Heylo Housing is an alternative to a mortgage. It provides a shared-ownership model where you can buy back as much (or as little) of your house as you like.
Generally, they are most suitable for those who are otherwise struggling to get an Islamic mortgage with a mainstream Islamic bank – because Heylo’s rates tend to be more expensive and not worth it if you can go for an Islamic bank instead.
The ratings here are incredible – 4.7 stars from 279 reviews.
82% of their reviews are rated as ‘excellent’.
Price v Al Rayan
Let’s compare with Al Rayan, sticking with the 20% deposit example above – 20% down on a £250K house.
Here, Heylo would work out slightly cheaper (even factoring in the much higher product fee). We have measured that by looking at the cost over the first 12 months (including product fee) which would be around £11,100 for AR and £10,980 with Heylo (if buying a freehold). But given that you aren’t buying any equity in your house with Heylo, the balance strongly shifts in favor of Al Rayan on pricing alone.
The other factor tipping the balance in favor of Al Rayan here is that Heylo increases their rent every year by 0.75% + RPI (i.e. inflation).
- e.g., if RPI is 2.5%, then your rent would increase by 3.25% next year. In our example, that means going from £815 a month to £841.
On balance, Al Rayan wins out as the cheaper product here over time.
Price v Gatehouse
Like in the comparison with Al Rayan, Heylo comes out cheaper but bear in mind that you’re not buying any equity in your house with that. It also has a higher product fee.

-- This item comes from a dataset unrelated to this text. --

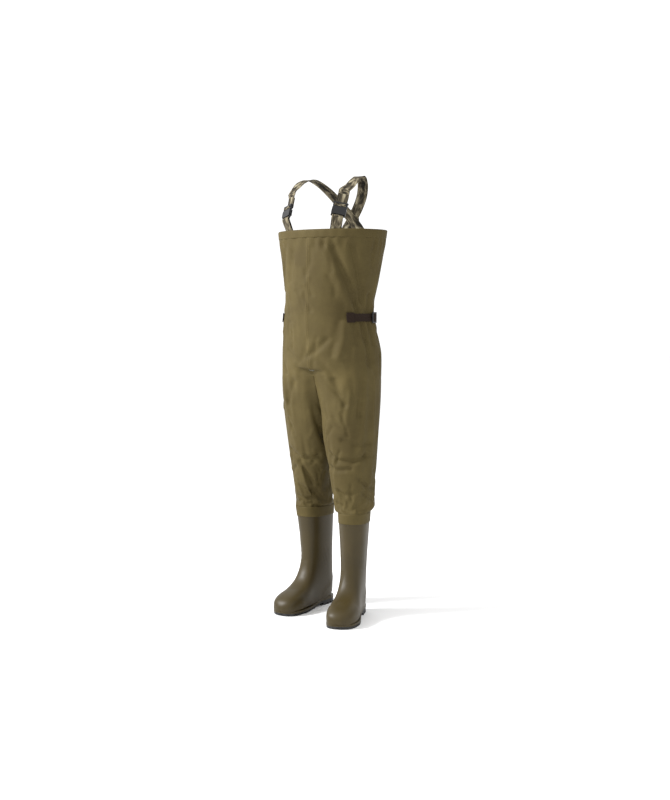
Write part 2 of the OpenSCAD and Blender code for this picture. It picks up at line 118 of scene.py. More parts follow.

In addition, Heylo’s price goes up annually by 0.75% + RPI.
With that in mind, Gatehouse comes out on top overall.
The Islamic banks are almost always the cheaper option long-term, however Heylo Housing and Al Ahli can be a good alternative to consider. Al Ahli if you are buying a high-end property in central London, and Heylo if you are struggling to meet all the requirements of Al Rayan/Gatehouse.